Corporations are gradually reducing their reliance on their favoured climate remedy as greenwashing concerns continue to rise, MIT Technology Review reports. Major enterprises have recently announced they are backing away from offsets or the claims of carbon neutrality that relied upon them with a high proportion expressing serious concern about the “reputational risk” raised by public criticisms of carbon offset projects.

 

For example the recent New Yorker article  asserted that millions of carbon offsets generated by Kariba, a major project that earned nearly US$100 million for purportedly preventing deforestation in Zimbabwe, didn’t actually prevent deforestation and preserve the carbon in the trees and soil.

 

“People have simply slowed down what they’re doing and are being more careful and taking longer to get to ‘yes’. And that’s a good thing” commented Carbon Direct Chief Science Officer, Matthew Potts.

 

“Companies hoping to balance out their emissions can purchase carbon credits through intermediaries, and then ‘retire’ them to apply them against their emissions and ensure that no other party can count them against theirs often as a single step.

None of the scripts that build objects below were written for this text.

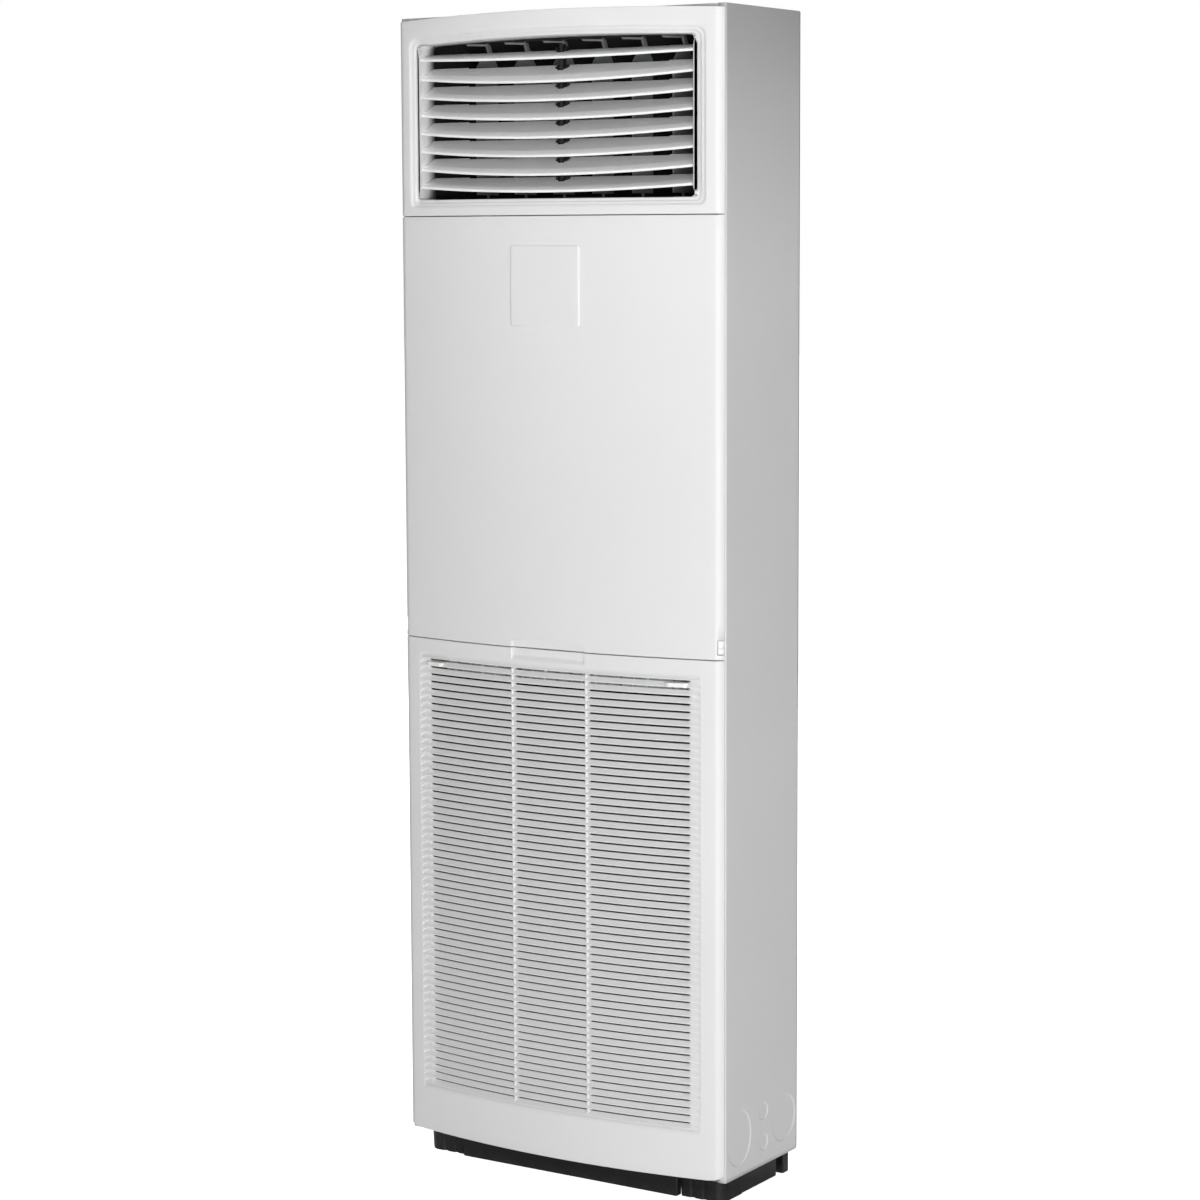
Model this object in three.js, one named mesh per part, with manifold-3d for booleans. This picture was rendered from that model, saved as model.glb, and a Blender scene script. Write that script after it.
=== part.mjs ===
// Floor standing air conditioner: the room cabinet of a split system.
//
// Millimetres, +Z up. X runs across the front (right positive), the front faces -Y, and the origin
// is the middle of the footprint on the floor. Three bowed mouldings make the front: the outlet
// bezel, the plain middle panel and the suction grille. Room air enters through the grille and the
// filter, a sirocco fan blows it up through the slanted coil, and it leaves through the louvres.

import * as THREE from 'three';
import { mergeVertices, toCreasedNormals } from 'three/addons/utils/BufferGeometryUtils.js';
import Module from 'manifold-3d';

const wasm = await Module();
wasm.setup();

// ---------------------------------------------------------------- driving dimensions (mm)

const width = 600;
const depth = 272.5;            // over the cover plate
const height = 1850;
const baseHeight = 40;
const frontDepth = 43;          // front mouldings, from the seam with the sides to the bulge
const cornerRadius = 18;        // vertical corners of the front mouldings
const faceBow = 29;             // how far the front bulges between its corners
const sheet = 1.2;              // painted steel
const wall = 3;                 // moulded plastic
const flange = 14;              // folded edges of the sheet steel
const fit = 0.3;                // gap between pieces that touch
const joint = 1.4;              // visible joint between front mouldings
const footGap = 5.3;            // air under the front mouldings, above the base
const grilleTop = 861.4;        // upper edge of the suction grille
const bezelHeight = 311.9;
const crown = 6;                // rise of the bezel's arched top edge
const returnDepth = 14;         // depth of a moulding's upper and lower edge
const runningGap = 0.6;         // radial, round a pivot

// Air outlet
const outletMargin = 44.5;      // side of the cabinet to the outlet
const outletDrop = 45;          // top of the cabinet to the outlet's upper corners
const outletHeight = 241.5;
const outletRise = 6;           // arch of its upper edge
const outletCorner = 10;
const jambDepth = 69;           // bulge of the face to the rear edge of the outlet's walls
const borderWidth = 17.5;       // sunk border round the outlet, at its sides
const borderHeight = 11.5;      // the same, above and below
const innerBorder = 0.5;        // share of the border that lies a step deeper
const borderDepth = 3;
const innerBorderDepth = 7;

// Horizontal louvre blades
const bladeCount = 8;
const topBladeDrop = 19.9;      // outlet's upper corners to the top pivot
const lowBladeRise = 23.5;      // outlet's lower edge to the bottom pivot
const bladePivotDepth = 41;     // behind the bulge of the face
const bladeThickness = 2.6;
const bladeNose = 4;            // height of the thick front edge
const bladeTilts = [12.5, 24.5, 24.5, 24.5, 24.5, 24.5, 24.5, 20.5];
const bladeRecess = 8;          // blade edge behind the bowed face
const bladeRear = 24;           // pivot to the rear edge, level
const bladeRearStep = 3.5;      // the ends of the blade reach this much further back
const bladeRearStepX = 67;      // and are this long
const bladeEndGap = 1.5;
const leadBlade = 4;
const linkArm = 16;             // louvre pivot to link pin, along the blade
const linkTilt = 24.5;
const linkWidth = 6;
const linkDepth = 10;
const linkGap = 4;              // link to the ears on both sides of it
const pinRadius = 1.8;
const pivotRadius = 2.2;

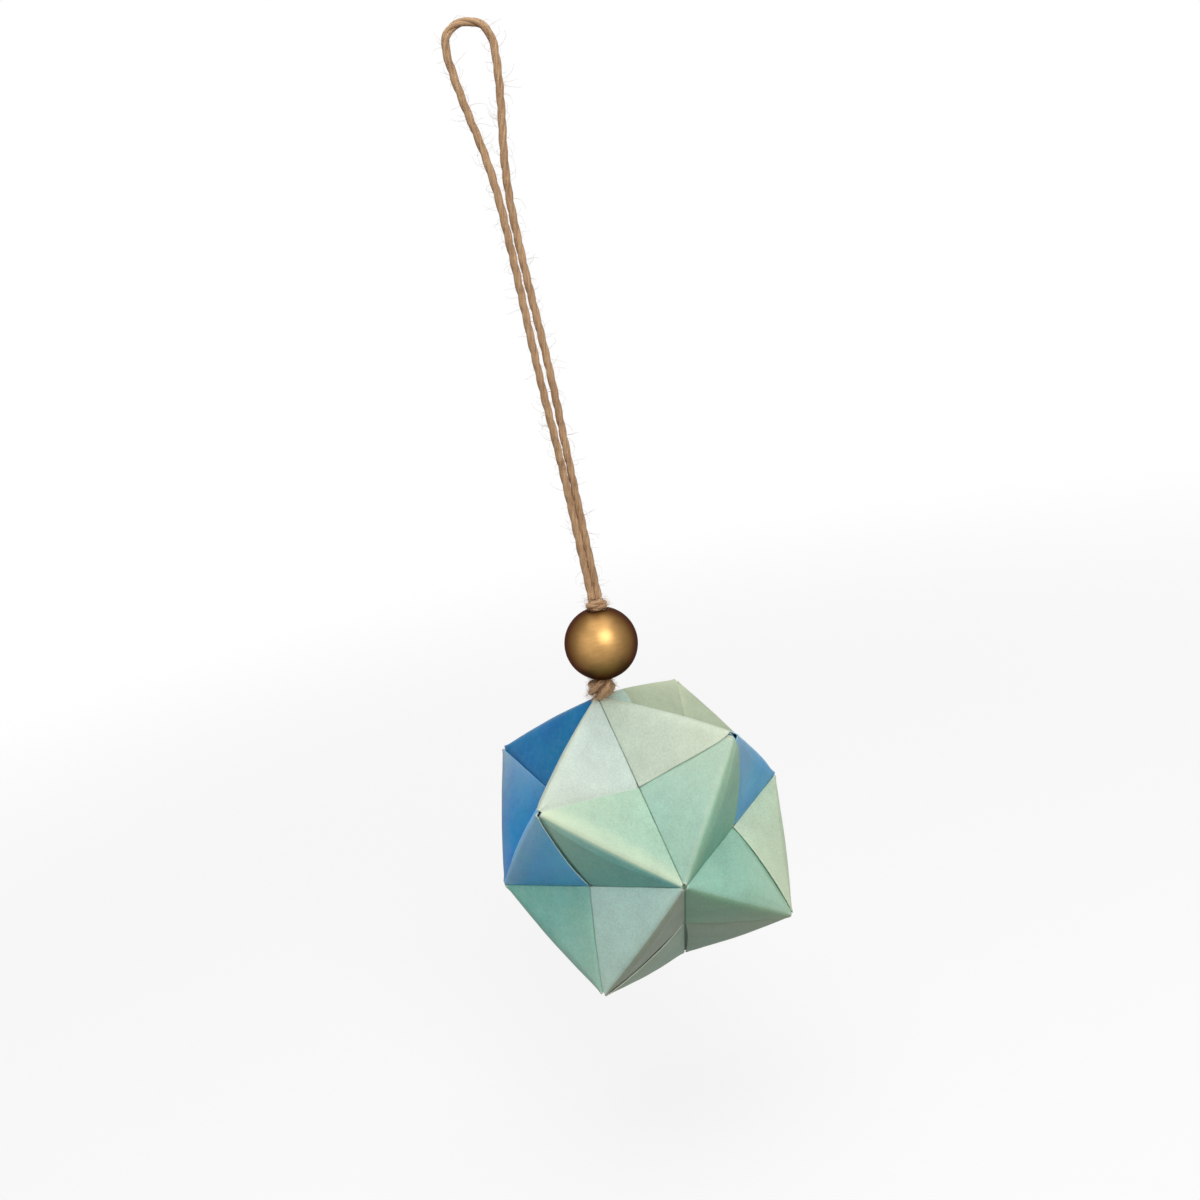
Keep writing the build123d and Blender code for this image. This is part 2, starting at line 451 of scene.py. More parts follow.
print("usual fibres on a square millimetre of twine:", usual_fibres * mm * mm)

# %% [markdown]
# Copies of one hair all bend alike, and that shows. So the copies are made real, and noise pulls
# each one its own way, most at its free end. A three-sided section that narrows towards the end is
# enough for a thing as thin as a hair, and keeps the thousands of them light.

# %% Node tree for stray fibres: how they bend
fibre_wander = 2.4 * mm
fibre_taper = 0.6
fibre_sides = 3
curls_per_metre = 300.0
loose = wire.node("GeometryNodeRealizeInstances", Geometry=placed)
wander = wire.noise(curls_per_metre, 1.0).outputs["Color"]
wander = wire.vector("SUBTRACT", wander, (0.5, 0.5, 0.5))
to_end = wire.node("GeometryNodeSplineParameter").outputs["Factor"]
wander = wire.vector("SCALE", wander, wire.times(to_end, fibre_wander))
curled = wire.node("GeometryNodeSetPosition", Geometry=loose, Offset=wander)
thin = wire.node("GeometryNodeCurvePrimitiveCircle", Resolution=fibre_sides, Radius=0.5)
taper = wire.minus(1.0, wire.times(to_end, fibre_taper))
scale = wire.times(taper, taken["Thickness"])
drawn = wire.node("GeometryNodeCurveToMesh", Curve=curled, Profile_Curve=thin, Scale=scale)
smooth = wire.node("GeometryNodeSetShadeSmooth", Geometry=drawn)
close_tree(wire, given, smooth, taken["Material"])
print("fibre tree:", len(stray_fibres.nodes), "nodes")

# %% [markdown]
# Light is worked out from linear amounts, but a colour that is picked off paper or off a chart is on
# the scale of a screen. So each colour is written as it is picked and turned once. Every material
# here also starts alike, from one Principled shader, because that is what the export can read.


# %% Helpers for materials
def new_material(name):
    """A material, its wiring, and its Principled shader."""
    material = bpy.data.materials.new(name)
    material.use_nodes = True
    return material, Patterns(material.node_tree), material.node_tree.nodes["Principled BSDF"]


def srgb(red, green, blue):
    """A colour as it is read off a colour chart, 0 to 255, turned into the linear light that nodes use."""
    linear = [((v / 255 + 0.055) / 1.055) ** 2.4 if v > 10 else v / 3295 for v in (red, green, blue)]
    return (*linear, 1.0)


print("a mid grey in linear light:", [round(v, 3) for v in srgb(128, 128, 128)])

# %% [markdown]
# The colour of jute runs along each yarn in fine streaks, pale where a fibre lies on top and brown
# in the grooves. A picture of jute could be wrapped on, but it would need to follow every turn of
# the lay. Noise does it better: it reads the two attributes that the twine tree stored, the length
# held long and the way round held short. The same material goes on the hairs, in a paler pair.

# %% Jute material
lengthwise_pull = 40.0
streak_scale = 7.0
streak_share = 0.75
patches_per_metre = 260.0
groove_tone = 0.34
top_tone = 0.60
jute_relief = 0.1 * mm


def jute_material(name, pale, brown):
    """Spun plant fibre: streaks along the yarn, a little sheen and a soft ridged surface."""
    material, wire, shader = new_material(name)
    drawn_out = wire.node("ShaderNodeCombineXYZ", Z=wire.times(wire.carried("along"), lengthwise_pull))
    place = wire.vector("ADD", wire.carried("round", "Vector"), drawn_out)
    streaks = wire.noise(streak_scale, 4.0, 0.65, place)
    patches = wire.noise(patches_per_metre, 3.0, place=wire.on_object())
    tone = wire.weighed(streak_share, streaks, patches)
    wire.feed(
        shader,
        Base_Color=wire.ramp(tone, (groove_tone, brown), (top_tone, pale)),
        Roughness=0.75,
        Sheen_Weight=0.15,
        Normal=wire.node("ShaderNodeBump", Strength=0.7, Distance=jute_relief, Height=streaks),
    )
    return material


jute = jute_material("jute", srgb(224, 186, 144), srgb(134, 92, 60))
jute_hair = jute_material("jute_hair", srgb(226, 196, 158), srgb(176, 132, 92))
print("materials:", [m.name for m in (jute, jute_hair)])

# %% [markdown]
# A tree is run on an object as a modifier. Left live, it would be worked out again at each change,
# and the frame takes plain meshes only. So the result is copied into a mesh of its own, and the
# carrier is thrown away. An input is set by its identifier, because its name is only a label.


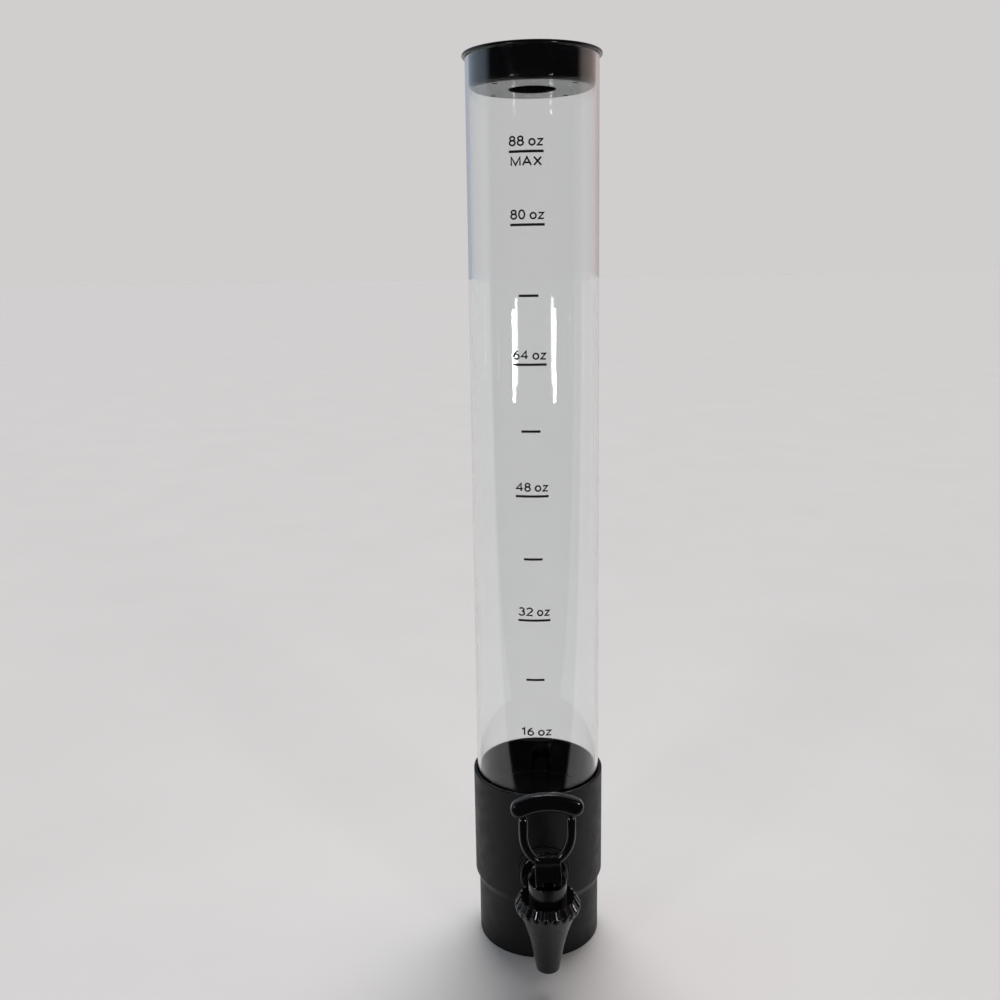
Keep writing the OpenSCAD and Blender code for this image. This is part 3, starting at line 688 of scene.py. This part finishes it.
# loop: the section runs down one arm, round the bottom and up the other arm, and thins towards the bottom
halfW = (lever["loopW"] - lever["armW"]) / 2
middle, bottom = lever["height"] * 0.5, lever["loopFoot"]
t = np.linspace(0, pi, 81)
curve = np.stack([-halfW * np.cos(t), middle - (middle - bottom) * np.sin(t)], 1)
top = lever["height"] - lever["plateH"] * 0.75
path = np.concatenate([[[-halfW, top], [-halfW, (top + middle) / 2]], curve,
                       [[halfW, (top + middle) / 2], [halfW, top]]])
ahead = np.gradient(path, axis=0)
ahead /= np.linalg.norm(ahead, axis=1)[:, None]
normals = np.stack([-ahead[:, 1], ahead[:, 0]], 1)
armWidths = lever["armW"] - lever["armThin"] * np.clip(1 - (path[:, 1] - bottom) / 12, 0, 1)
loop = swept(path, normals, capped(armWidths), capped(np.full(len(path), lever["thick"])), 3.0)

# neck: the same section, upright, narrowing into the loop
eyeTop, neckTop = lever["eyeTop"], lever["neckTop"]
rise = np.concatenate([[eyeTop, eyeTop], np.linspace(eyeTop + 0.6, neckTop, 12), [neckTop]])
neckWidths = np.interp(rise, [5, 9, neckTop], [lever["forkW"], lever["forkW"], lever["forkW"] - 3])
upright, acrossNeck = np.stack([0 * rise, rise], 1), np.tile([1.0, 0.0], (len(rise), 1))
neck = swept(upright, acrossNeck, capped(neckWidths), capped(np.full(len(rise), lever["thick"])), 5.0)

# cheeks: a side view (y, z) from the pin, with an involute under the front: when the lever has turned by a,
# the cam holds the pin at its rest height above the tap plus an even share of the lift
camRate = lever["lift"] / radians(lever["turn"])
a = np.linspace(0, radians(lever["turn"]), 17)
h = lever["sole"] + camRate * a
cam = np.stack([-h * np.sin(a) - camRate * np.cos(a), -h * np.cos(a) + camRate * np.sin(a)], 1)
rest = cam[-1] + 2 * np.array([-np.cos(a[-1]), np.sin(a[-1])])
cheekTop, cheekHalf = lever["cheekTop"], lever["cheekHalf"]
cheekSide = np.concatenate([
    [[5.25, -lever["sole"]]], cam,
    [rest, rest + (1, 2), (-cheekHalf, cheekTop), (cheekHalf, cheekTop), (5.85, 2)]])


def cheek(inner, outer, side, centre, ease):
    # slices of a side view, drawn in towards a centre by a quarter circle at both faces; the outline lies
    # about a reach from the centre, so that a share of ease / reach makes an inset of about ease
    q = np.linspace(0, pi / 2, 6)
    x = np.concatenate([[inner], inner + ease - ease * np.cos(q), outer - ease + ease * np.sin(q), [outer]])
    inset = np.concatenate([[0], ease - ease * np.sin(q), ease - ease * np.cos(q), [0]])
    size = capped(1 - inset / lever["cheekReach"])
    flat = centre + (side - centre)[None] * size[:, None, None]
    points = np.concatenate([np.broadcast_to(x[:, None, None], (len(x), len(side), 1)), flat], -1)
    return points.reshape(-1, 3), gridFaces(len(x), len(side))


eye, outerX = lever["eyeW"] / 2, lever["forkW"] / 2
webFront, webFoot = -eye - lever["eyeClear"], lever["webFoot"]
web = np.array([[webFront, webFoot], [lever["webOut"], webFoot], [-cheekHalf, cheekTop],
                [cheekHalf, cheekTop], [cheekHalf, 6], [webFront, eyeTop]])
spans = (eye, outerX), (-outerX, -eye)
cheekMiddle = cheekSide.mean(0)
cheeks = [cheek(inner, outer, cheekSide, cheekMiddle, lever["cheekEase"]) for inner, outer in spans]
cheeks.append(cheek(-eye - 0.8, eye + 0.8, web, np.array([webFront - 0.6, 4.0]), 0.1))
pivot = (0, -tap["reach"], lever["pinZ"])
addPiece("tapLever", [moved(part, pivot) for part in [plate, loop, neck] + cheeks], absGloss,
         "lever", ["lever"], sharp=55)
print("lever made")

# return spring, drawn at rest: its foot stands on the clip, which in use rises with the stem, and its top
# stays under the washer
spring = {"coilR": 5.2, "wireR": 0.45, "turns": 6, "footZ": 68.0, "topZ": 82.7, "stepsPerTurn": 48,
          "sides": 12}


def helix(count):
    # x = r cos a, y = r sin a, and a height that grows evenly with a; b goes round the wire, which is capped
    a = np.linspace(0, 2 * pi * spring["turns"], count)
    a = np.concatenate([a[:1], a, a[-1:]])[:, None]
    b = np.linspace(0, 2 * pi, spring["sides"], endpoint=False)
    wire = capped(np.full(len(a), spring["wireR"]))[:, None]
    r = spring["coilR"] + wire * np.cos(b)
    rise = spring["topZ"] - spring["footZ"] - 2 * spring["wireR"]
    z = spring["footZ"] + spring["wireR"] + rise * a / a[-1] + wire * np.sin(b)
    points = np.stack([r * np.cos(a), r * np.sin(a), z], -1)
    return points.reshape(-1, 3), gridFaces(len(a), spring["sides"])


ends = [(0, -tap["reach"] * mm, spring[end] * mm) for end in ("footZ", "topZ")]
coil = moved(helix(spring["stepsPerTurn"] * spring["turns"] + 1), at)
addPiece("returnSpring", [coil], steelDrawn, "tower", ["stem_spring"], bend=("stem", "tower", *ends))
print("spring made")

# pieces that keep the frame's own mesh take a finish of this file
finishes = {"tube_seal": rubberBlack, "outer_washer": rubberBlack, "inner_washer": rubberBlack,
            "shank_nut": absMatt, "nozzle_seal": siliconeMilky, "valve_stem": absGloss,
            "stem_o_ring": rubberBlack, "spring_washer": steelDrawn, "spring_clip": steelDrawn,
            "seat_cup": siliconeMilky, "lever_pin": steelDrawn}
for name, material in finishes.items():
    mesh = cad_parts[name].data
    if mesh.materials:
        mesh.materials[0] = material
    else:
        mesh.materials.append(material)
print("frame pieces finished")

tableHalf = 40.0  # metres, so that its edge lies far behind the tower
tableMesh = bpy.data.meshes.new("table")
corners = [(x * tableHalf, y * tableHalf, 0) for x, y in ((-1, -1), (1, -1), (1, 1), (-1, 1))]
tableMesh.from_pydata(corners, [], [(0, 1, 2, 3)])
tableMesh.materials.append(boardPale)
table = bpy.data.objects.new("table", tableMesh)
bpy.context.scene.collection.objects.link(table)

But Carbon Direct estimates that those retirements are on track to decline by about 25 percent from 2021 levels by the end of this year. Issuances of new credits will also fall by about seven percent over that period.”

 

“Companies are backing away from credits that merely claim to prevent emissions, as when landowners agree not to cut down forests. The problem, as companies and critics have become increasingly aware, is that it’s often impossible to prove they intended to break out any chainsaws in the first place.”